Maintaining security over time

Security isn’t a one-off. Threats change, staff join and leave, and systems evolve. A regular review cycle — assessments, updates, training refreshers and tabletop incident drills — keeps protections aligned with the business. Look for a provider that treats security as a continuous service, not a single project.

FAQ

Do I really need network security services for a small office?

Short answer: yes. Even small offices hold information that attackers value. The right security work is proportionate and focused on preventing the things that would actually harm your business — downtime, lost invoices and reputational damage.

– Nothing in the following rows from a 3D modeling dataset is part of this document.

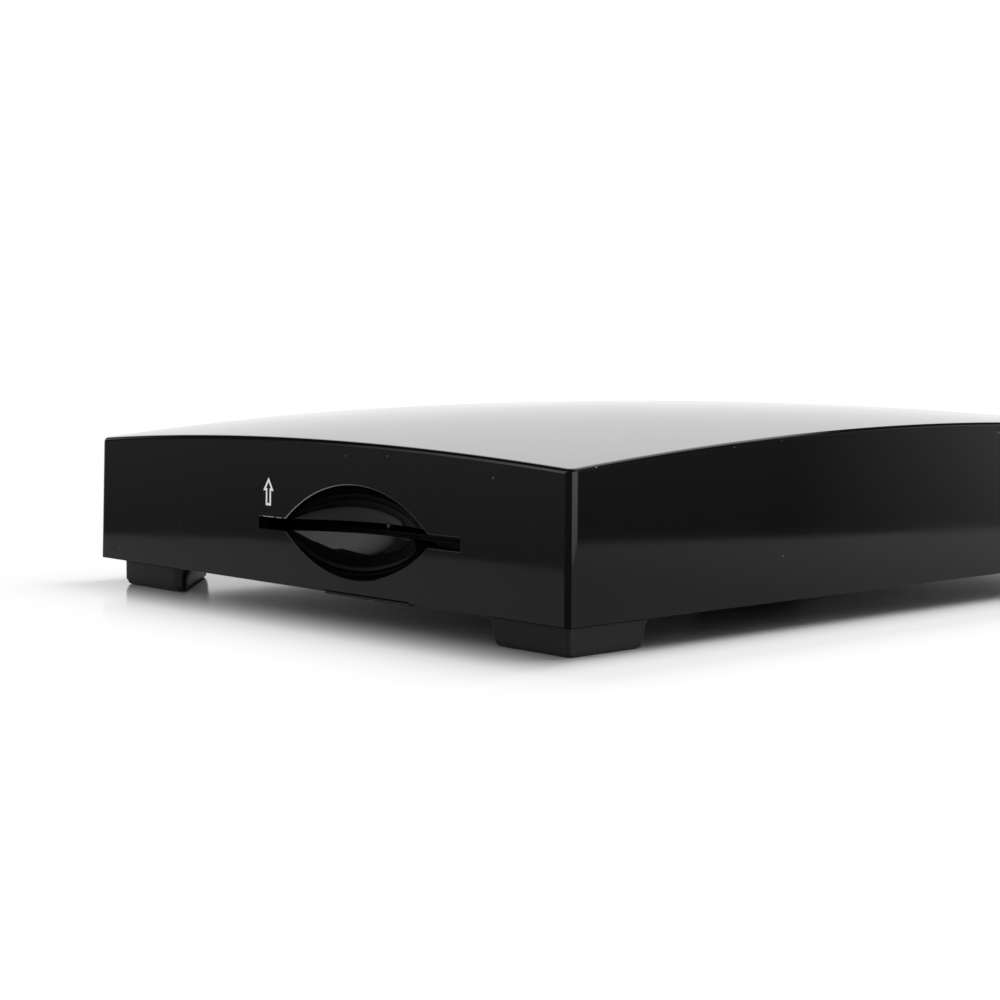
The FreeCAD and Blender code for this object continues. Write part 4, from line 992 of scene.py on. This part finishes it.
def new_finish(name, sockets):
    """Material with one shader. Returns it with its tree, its shader and Object coordinates."""
    made = bpy.data.materials.new(name)
    tree = fresh_tree(made)
    shader = node(tree, "ShaderNodeBsdfPrincipled", sockets)
    node(tree, "ShaderNodeOutputMaterial", {"Surface": shader.outputs["BSDF"]})
    place = node(tree, "ShaderNodeTexCoord").outputs["Object"]
    return made, tree, shader, place


WHOLE = (0, 1)  # span of a share
NOISE_SPAN = (0.3, 0.7)  # span that soft noise keeps to, nearly everywhere

# Painted highlight on the edge: a pale line painted on the rim over the scoop, and a broken one
# over the slot's rear end
SCOOP_GLINT_OFFSET = 0.14 * MM
SCOOP_GLINT_HALF_WIDTH = 0.07 * MM
SCOOP_GLINT_SPAN = (-10 * MM, 19 * MM)
SCOOP_GLINT_SHARES = (0.04, 0.75)
SLOT_GLINT_OFFSET = 0.1 * MM
SLOT_GLINT_HALF_WIDTH = 0.09 * MM
SLOT_GLINT_MIDDLE = 24 * MM
SLOT_GLINT_HALF_LENGTH = 4 * MM
SLOT_GLINT_BREAKS = 1.6 * MM
SLOT_GLINT_LIMIT = 0.47
GLINT_DEPTH = 0.9 * MM


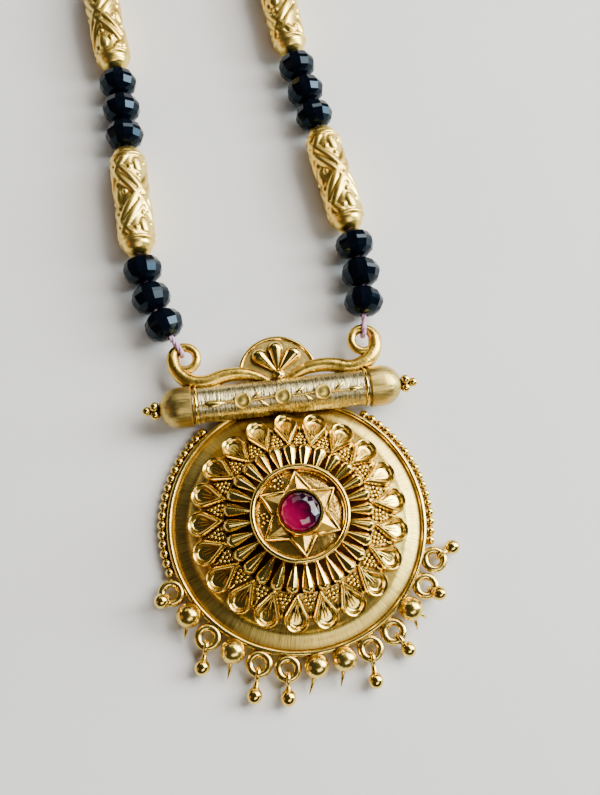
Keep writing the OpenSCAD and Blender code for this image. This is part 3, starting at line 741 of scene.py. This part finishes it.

How long does it take to see benefits?

You’ll see practical improvements quickly — better patching, fewer noisy alerts, and clearer visibility — but the full benefits, like faster incident response and improved compliance, emerge over a few months as monitoring and processes settle in.

Will security tools slow our network or make work harder?

Not if they’re implemented well. Good providers tune tools to your environment and focus on reducing unnecessary alerts. The goal is to make staff safer without getting in the way of day-to-day work.

What happens if we suffer a breach despite protections?

A proper service includes an incident response plan. That means who to call, what steps will be taken to contain the issue, and how you’ll recover. It’s about limiting damage and getting the business back to normal as quickly as possible.

Network security services don’t have to be complicated, expensive or full of buzzwords. When chosen sensibly, they protect cash flow, save time dealing with emergencies and preserve your credibility with customers and regulators. If you’d like help prioritising actions for your size and sector, a guided programme can buy you peace of mind, fewer interruptions and better use of staff time — practical outcomes that matter.